CULTURA
Salta y Argerich, un nuevo romance
El público ovacionó a la pianista Martha Argerich, que se presentó con dos de los ganadores del concurso que lleva su nombre.
Por Diego Fischerman
Ella camina hacia el Oeste. En el fondo de la calle, la torre colonial de la Iglesia de San Francisco se recorta contra la montaña. Ella camina distendida, con un amplio vestido folk, y conversa con un amigo. La cruza una pareja de turistas, presumiblemente estadounidenses y casi seguro en la ruta de Machu Picchu (Salta está llena de turistas). La joven, rubia, de pelo corto y rigurosas bermudas color caqui, le dice a su compañero, también rubio –aunque de pelo más largo– y con bermudas color caqui: “¿Esa no es Martha Argerich?”. “No, no puede ser”, contesta él. Martha Argerich, sin embargo, camina en la tarde salteña hacia el ensayo general del concierto que, en la Casa de la Cultura, la reunirá con dos de los ganadores del concurso que lleva su nombre y con la Orquesta Sinfónica de la provincia, que dirige el venezolano Felipe Izcaray.
Que la pianista tal vez más importante en la historia de la interpretación de su instrumento después de Clara Wieck de Schumann toque en una provincia argentina (ya lo había hecho pocos días antes en Mendoza) cuando hasta hace cuatro años ni pisaba Argentina –es decir, lo hacía pero de incógnito y para visitar a su padre– es un misterio. O, por lo menos, un signo evidente de que algo cambió en su relación con el país en el que vivió hasta los catorce años y en el que recibió su primera formación pianística. Martha Argerich, que entre 1986 y 1999 no había tocado en Argentina, desde entonces llega puntualmente cada año y, además, en 2003 pudo realizar la segunda edición de su concurso, impulsado por Cucucha Castro, que había debido suspenderse con anterioridad debido a las dificultades económicas del Teatro Argentino de La Plata, que era el lugar donde iba a realizarse. Esta vez el concurso fue en el Colón y parte del posterior periplo de la pianista por este país tiene que ver con acompañar (y jerarquizar) las actuaciones en el interior que forman parte del premio de los galardonados. El auditorio de la Casa de la Cultura de Salta, lleno hasta los rincones y con sillas agregadas en los pasillos, recibió entonces al brasileño Sergio Monteiro y a la rusa Oxana Mikhailoff–Mackov, además de la estrella, que tocó una versión electrizante y, como siempre, diferente a la de cada vez anterior, del tercer concierto de Prokofiev.

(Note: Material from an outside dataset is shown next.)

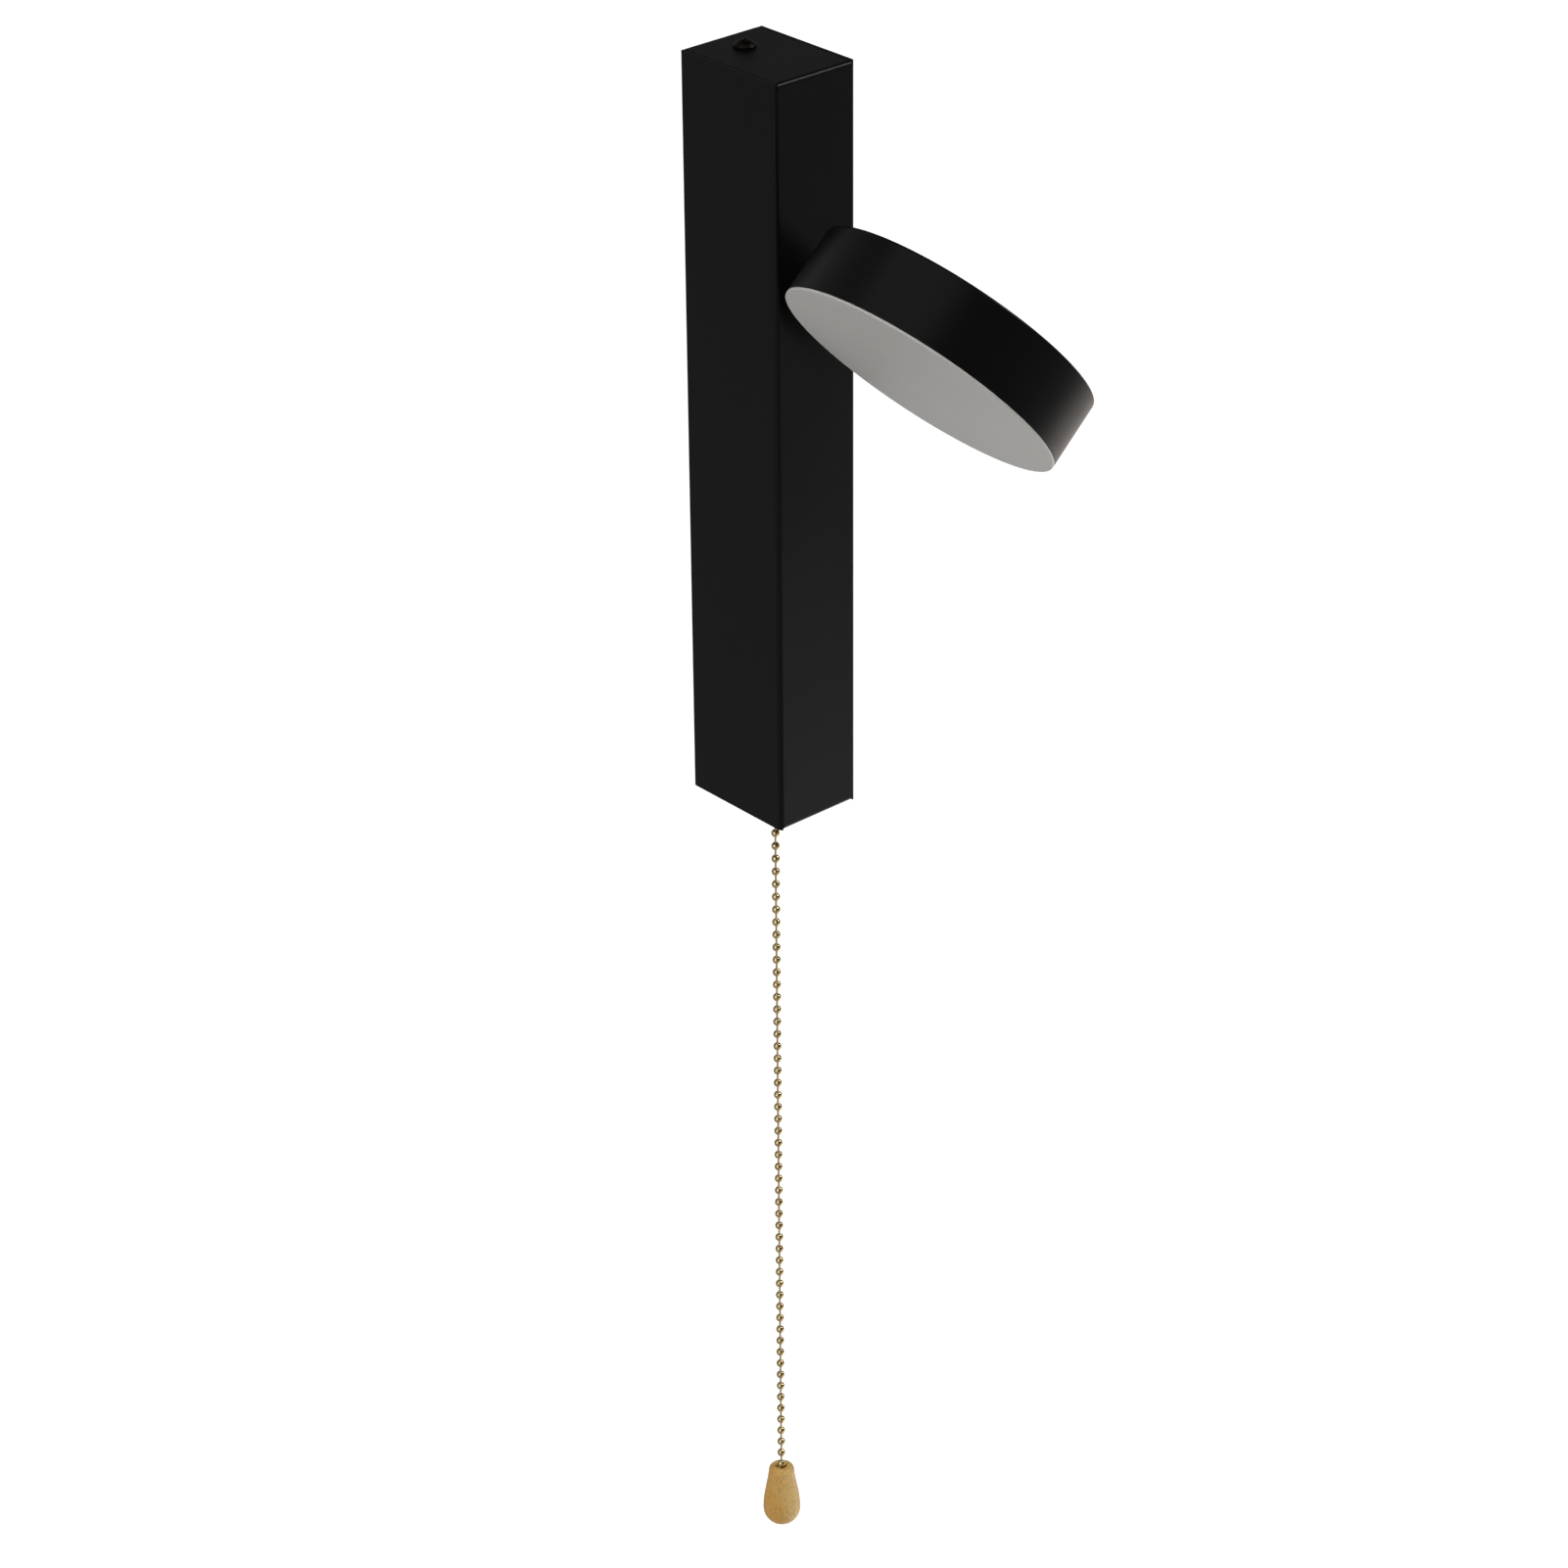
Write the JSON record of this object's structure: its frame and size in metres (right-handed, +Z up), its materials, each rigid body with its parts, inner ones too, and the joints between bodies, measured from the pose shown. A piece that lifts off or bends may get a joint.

La orquesta, con una altísima proporción de jóvenes y de mujeres, además de extranjeros de las procedencias más diversas, fue formada por concurso y, cada tres años, sus integrantes deben revalidar sus cargos. Homogénea en casi todas sus filas y con algunos muy buenos instrumentistas, como los solistas de clarinete y de flauta, tuvo en este caso la difícil tarea de seguir a tres solistas con características interpretativas sumamente diferentes. La vehemencia de Monteiro, la apabullante precisión de Mikhailoff–Mackov y la genial imprevisibilidad de Argerich (ensayó a un tempo y tomó otro, más veloz, en el concierto) fueron, eventualmente, un buen pretexto para que este organismo tan joven como cargado de futuro y su director demostraran su adaptabilidad y, sobre todo, su oído. Algunos momentos, como el canto de la fila de cellos en el segundo movimiento del Concierto Nº 2 de Rachmaninov (que tuvo a Mikhailoff–Mackov como solista), el contrapunto de las maderas en el Concierto Nº 5 de Beethoven (con Monteiro en el piano) y el fenomenal impulso logrado en la obra de Prokofiev tuvieron una gran altura.
En esa última obra, además, Argerich volvió a asombrar con algo que, más allá de lo que corrientemente podría considerarse una gran interpretación, sólo puede explicarse como un toque mágico. En todo caso, nadie como ella logra tal conjunción entre liviandad y fuerza, entre elegancia y sutileza por un lado –con detalles inconcebibles en matices mínimos– y potencia expresiva y explosión dinámica por el otro. La gigantesca ovación y lasnumerosas salidas de pianista y director y, después, de los tres solistas juntos, concluyeron con un bis de Argerich (una sonata en Re Menor de Domenico Scarlatti) y con uno de sus mohínes: en su última salida, como para indicar que ya no lo haría más, acarició y le dio un besito al piano.